(Do this)
Starting at the first line of the data below, write out each line exactly until you reach the line containing "tip = root +", and include that line too.

-- Begin Supplied material --

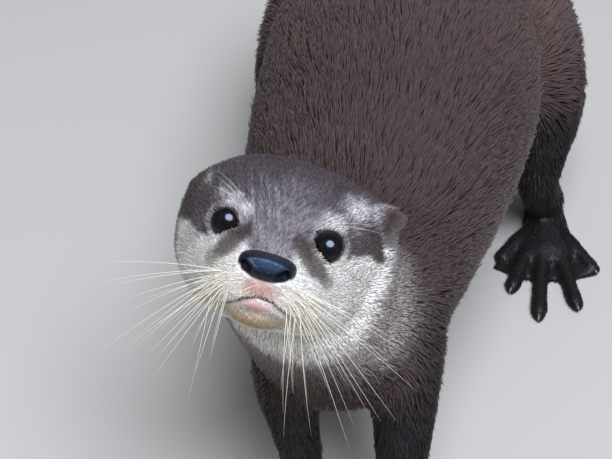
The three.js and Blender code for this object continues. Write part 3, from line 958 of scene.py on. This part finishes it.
def tufts_on(ground, rng):
    """Each tuft's root, middle and tip, its width, its marks and its place on the unwrap."""
    root, normal, flow = ground.at("point"), unit(ground.at("normal")), unit(ground.at("flow"))
    count = len(root)
    across = unit(np.cross(normal, flow))
    swirl = waves(root / MM, 26, 11) * 0.16 + waves(root / MM, 9, 12) * 0.13
    swirl += rng.normal(0, 0.10, count)
    along = unit(flow * np.cos(swirl)[:, None] + across * np.sin(swirl)[:, None])
    across = unit(np.cross(normal, along))
    # Hair beside the lids and over the lip is shortest.
    lip, lid = from_mouth(to_head(root)), past_lids(root)
    length = ground.at("length") * (0.4 + 0.6 * smooth(lip, 1.0, 4.5))
    length = length * (0.45 + 0.55 * smooth(lid, 3, 16))
    length = length * rng.uniform(0.72, 1.18, count) * MM
    rise = ground.at("depth") * rng.uniform(0.75, 1.12, count) * MM
    rise = rise * np.where(rng.random(count) < STRAYS, STRAY_RISE, 1)
    middle = root + along * (length * TUFT_MIDDLE)[:, None] + normal * (rise * 0.7)[:, None]
    tip = root + along * length[:, None] + normal * (rise * 0.95)[:, None]

    # Neighbouring tufts lean together into locks.
    leader_of, pull = gathered(root, ground.at("face") < 0.5, rng)
    shift = tip[leader_of] - tip
    shift -= along * (shift * along).sum(axis=1)[:, None] * 0.7
    tip = tip + shift * pull[:, None]
    middle = middle + shift * (pull * 0.45)[:, None]
    marks = tuft_marks(ground, root, along, lip, rng.random(count)[leader_of], rng)
    return {
        "root": root - normal * 0.35 * MM, "middle": middle, "tip": tip, "normal": normal,
        "across": across, "width": ground.at("width") * rng.uniform(0.75, 1.2, count) * MM,
        "uv": (ground.uv[ground.loops[ground.faces]] * ground.weights[:, :, None]).sum(axis=1),
        "marks": marks,
        "node": ground.values["node"][ground.corners[ground.faces, 0]].astype(int),
    }


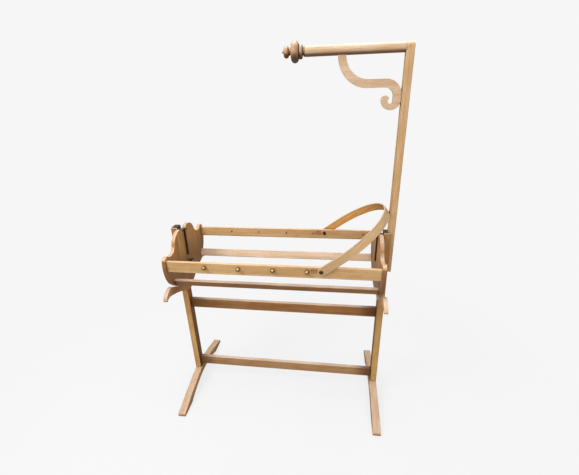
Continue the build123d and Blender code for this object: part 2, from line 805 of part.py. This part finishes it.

-- End Supplied material --

(Result below)
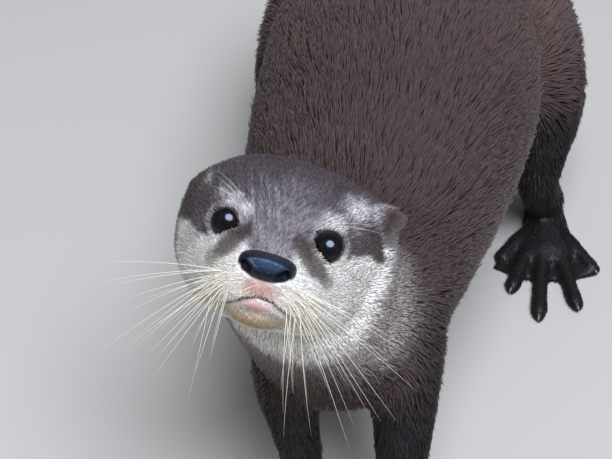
The three.js and Blender code for this object continues. Write part 3, from line 958 of scene.py on. This part finishes it.
def tufts_on(ground, rng):
    """Each tuft's root, middle and tip, its width, its marks and its place on the unwrap."""
    root, normal, flow = ground.at("point"), unit(ground.at("normal")), unit(ground.at("flow"))
    count = len(root)
    across = unit(np.cross(normal, flow))
    swirl = waves(root / MM, 26, 11) * 0.16 + waves(root / MM, 9, 12) * 0.13
    swirl += rng.normal(0, 0.10, count)
    along = unit(flow * np.cos(swirl)[:, None] + across * np.sin(swirl)[:, None])
    across = unit(np.cross(normal, along))
    # Hair beside the lids and over the lip is shortest.
    lip, lid = from_mouth(to_head(root)), past_lids(root)
    length = ground.at("length") * (0.4 + 0.6 * smooth(lip, 1.0, 4.5))
    length = length * (0.45 + 0.55 * smooth(lid, 3, 16))
    length = length * rng.uniform(0.72, 1.18, count) * MM
    rise = ground.at("depth") * rng.uniform(0.75, 1.12, count) * MM
    rise = rise * np.where(rng.random(count) < STRAYS, STRAY_RISE, 1)
    middle = root + along * (length * TUFT_MIDDLE)[:, None] + normal * (rise * 0.7)[:, None]
    tip = root + along * length[:, None] + normal * (rise * 0.95)[:, None]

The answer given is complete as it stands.